Modeling code records
┄┄┄┄┄┄┄┄┄┄

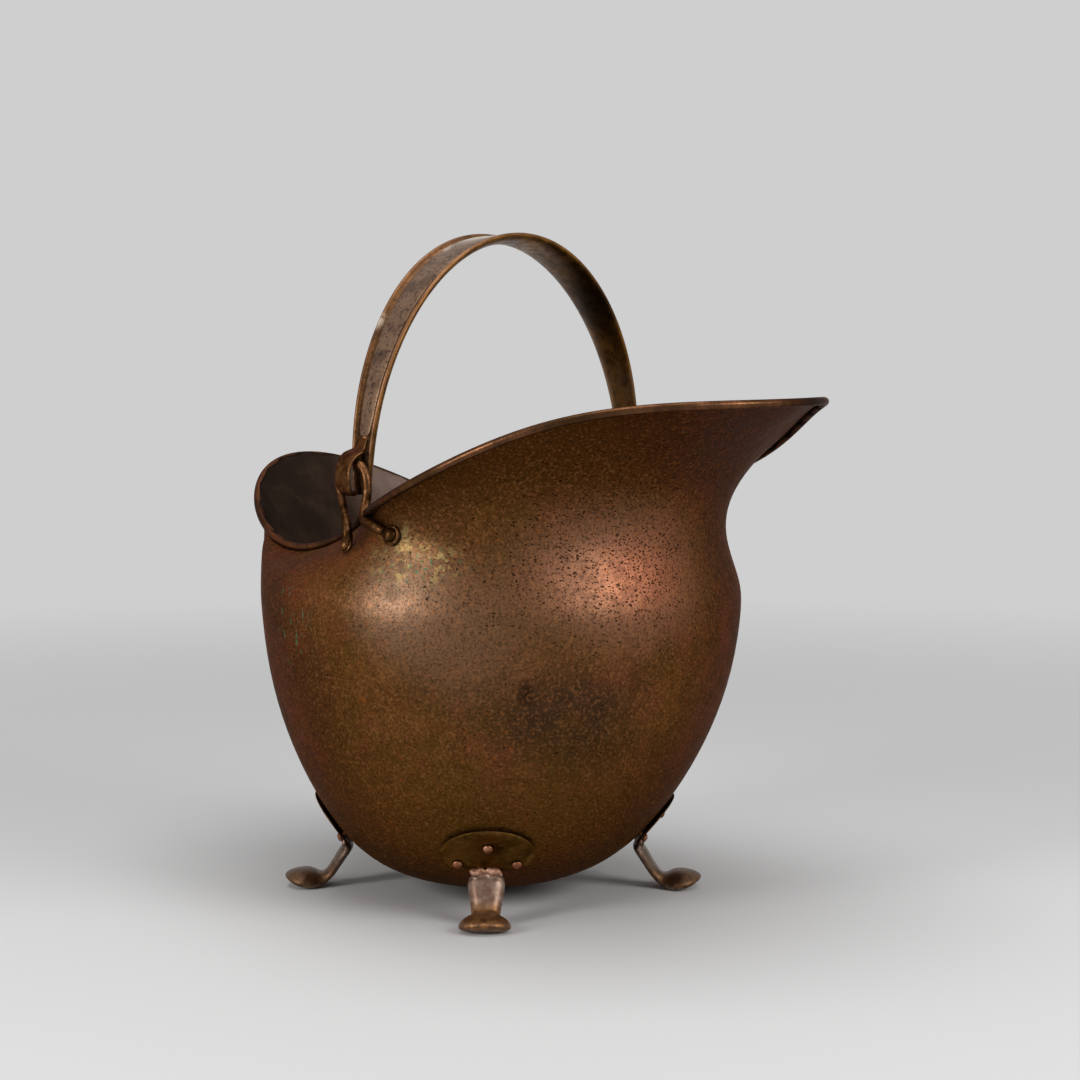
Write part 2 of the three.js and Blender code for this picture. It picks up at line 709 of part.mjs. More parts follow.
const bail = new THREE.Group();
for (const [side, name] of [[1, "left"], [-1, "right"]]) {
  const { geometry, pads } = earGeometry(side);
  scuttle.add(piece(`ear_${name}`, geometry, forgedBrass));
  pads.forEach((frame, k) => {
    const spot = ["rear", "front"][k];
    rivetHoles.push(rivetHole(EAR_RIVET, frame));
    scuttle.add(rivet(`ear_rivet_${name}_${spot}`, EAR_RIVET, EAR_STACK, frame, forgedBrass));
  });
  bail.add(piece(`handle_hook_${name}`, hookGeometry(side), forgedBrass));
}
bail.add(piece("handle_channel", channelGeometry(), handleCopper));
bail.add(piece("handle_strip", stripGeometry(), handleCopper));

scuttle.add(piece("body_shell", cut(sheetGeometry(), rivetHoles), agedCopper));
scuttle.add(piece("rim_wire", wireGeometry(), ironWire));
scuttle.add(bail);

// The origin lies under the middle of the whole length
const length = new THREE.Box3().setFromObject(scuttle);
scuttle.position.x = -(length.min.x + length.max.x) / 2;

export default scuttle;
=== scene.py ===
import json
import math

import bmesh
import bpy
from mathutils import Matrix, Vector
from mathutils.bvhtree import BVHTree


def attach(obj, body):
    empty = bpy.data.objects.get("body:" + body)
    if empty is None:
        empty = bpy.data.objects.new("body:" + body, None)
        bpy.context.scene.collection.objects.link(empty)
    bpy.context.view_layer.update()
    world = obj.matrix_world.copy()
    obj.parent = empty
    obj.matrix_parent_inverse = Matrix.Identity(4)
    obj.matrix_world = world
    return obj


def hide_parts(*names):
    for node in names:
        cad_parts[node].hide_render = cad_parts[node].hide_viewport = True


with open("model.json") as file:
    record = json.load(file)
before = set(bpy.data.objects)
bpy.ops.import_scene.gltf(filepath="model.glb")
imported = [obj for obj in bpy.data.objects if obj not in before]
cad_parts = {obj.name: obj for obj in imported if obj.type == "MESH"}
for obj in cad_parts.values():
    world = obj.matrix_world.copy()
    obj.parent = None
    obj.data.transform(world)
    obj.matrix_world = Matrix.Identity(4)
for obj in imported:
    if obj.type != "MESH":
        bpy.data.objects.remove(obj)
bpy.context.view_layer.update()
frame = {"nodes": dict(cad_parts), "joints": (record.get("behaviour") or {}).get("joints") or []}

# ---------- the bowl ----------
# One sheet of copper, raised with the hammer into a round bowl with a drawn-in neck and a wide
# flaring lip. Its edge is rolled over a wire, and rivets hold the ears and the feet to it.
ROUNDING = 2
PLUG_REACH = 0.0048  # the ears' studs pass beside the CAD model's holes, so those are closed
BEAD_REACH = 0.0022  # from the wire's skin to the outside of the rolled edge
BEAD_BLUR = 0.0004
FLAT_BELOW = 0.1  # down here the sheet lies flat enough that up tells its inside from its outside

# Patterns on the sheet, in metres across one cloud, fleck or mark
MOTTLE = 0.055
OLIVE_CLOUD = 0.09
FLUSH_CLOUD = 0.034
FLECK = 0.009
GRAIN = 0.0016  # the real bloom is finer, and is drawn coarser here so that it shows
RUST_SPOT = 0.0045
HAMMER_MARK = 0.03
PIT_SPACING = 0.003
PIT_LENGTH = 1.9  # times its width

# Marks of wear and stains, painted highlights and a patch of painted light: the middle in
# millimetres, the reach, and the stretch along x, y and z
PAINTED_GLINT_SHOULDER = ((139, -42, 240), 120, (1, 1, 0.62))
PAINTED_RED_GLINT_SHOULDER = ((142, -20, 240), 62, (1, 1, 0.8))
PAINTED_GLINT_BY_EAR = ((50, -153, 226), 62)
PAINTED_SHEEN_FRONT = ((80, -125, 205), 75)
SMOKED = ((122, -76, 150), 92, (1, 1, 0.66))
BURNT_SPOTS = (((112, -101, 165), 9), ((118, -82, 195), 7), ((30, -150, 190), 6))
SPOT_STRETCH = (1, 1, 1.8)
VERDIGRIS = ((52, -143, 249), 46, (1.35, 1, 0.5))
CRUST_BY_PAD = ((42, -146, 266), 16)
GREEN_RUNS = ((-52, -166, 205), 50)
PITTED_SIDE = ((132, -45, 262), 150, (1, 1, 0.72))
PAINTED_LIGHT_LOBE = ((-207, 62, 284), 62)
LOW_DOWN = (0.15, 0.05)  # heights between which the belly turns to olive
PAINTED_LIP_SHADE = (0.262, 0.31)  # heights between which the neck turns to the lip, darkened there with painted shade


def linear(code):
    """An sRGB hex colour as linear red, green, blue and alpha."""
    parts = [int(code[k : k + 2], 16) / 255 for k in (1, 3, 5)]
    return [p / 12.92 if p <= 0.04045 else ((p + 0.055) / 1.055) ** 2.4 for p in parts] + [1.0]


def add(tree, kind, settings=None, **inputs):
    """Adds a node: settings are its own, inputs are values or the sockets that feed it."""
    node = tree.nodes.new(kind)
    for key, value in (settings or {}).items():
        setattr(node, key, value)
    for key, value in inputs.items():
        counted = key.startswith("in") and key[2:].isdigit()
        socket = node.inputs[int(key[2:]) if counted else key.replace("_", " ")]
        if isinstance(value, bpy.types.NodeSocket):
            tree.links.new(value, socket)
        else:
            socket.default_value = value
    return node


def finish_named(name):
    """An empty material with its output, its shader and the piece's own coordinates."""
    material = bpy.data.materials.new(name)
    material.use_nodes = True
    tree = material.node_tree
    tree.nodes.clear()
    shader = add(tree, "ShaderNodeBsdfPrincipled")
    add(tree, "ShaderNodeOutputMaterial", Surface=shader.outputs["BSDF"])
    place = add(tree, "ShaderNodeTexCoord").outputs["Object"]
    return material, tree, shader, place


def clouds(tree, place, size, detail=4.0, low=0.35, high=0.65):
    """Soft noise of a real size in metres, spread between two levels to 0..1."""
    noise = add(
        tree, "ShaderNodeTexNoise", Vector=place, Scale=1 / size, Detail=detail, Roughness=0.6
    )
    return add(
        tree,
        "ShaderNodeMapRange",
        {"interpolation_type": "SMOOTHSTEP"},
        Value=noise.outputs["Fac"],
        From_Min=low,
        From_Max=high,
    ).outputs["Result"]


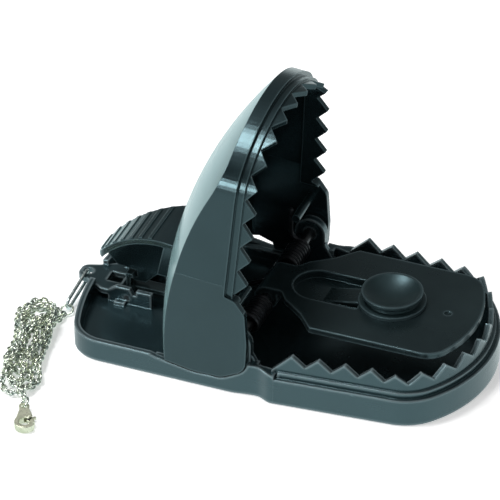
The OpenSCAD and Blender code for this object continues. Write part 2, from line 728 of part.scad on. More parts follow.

┄┄┄┄┄┄┄┄┄┄

## TASK
Pick out, from the lines above, every one that contains the string "this".

## RESPONSE
Write part 2 of the three.js and Blender code for this picture. It picks up at line 709 of part.mjs. More parts follow.
The OpenSCAD and Blender code for this object continues. Write part 2, from line 728 of part.scad on. More parts follow.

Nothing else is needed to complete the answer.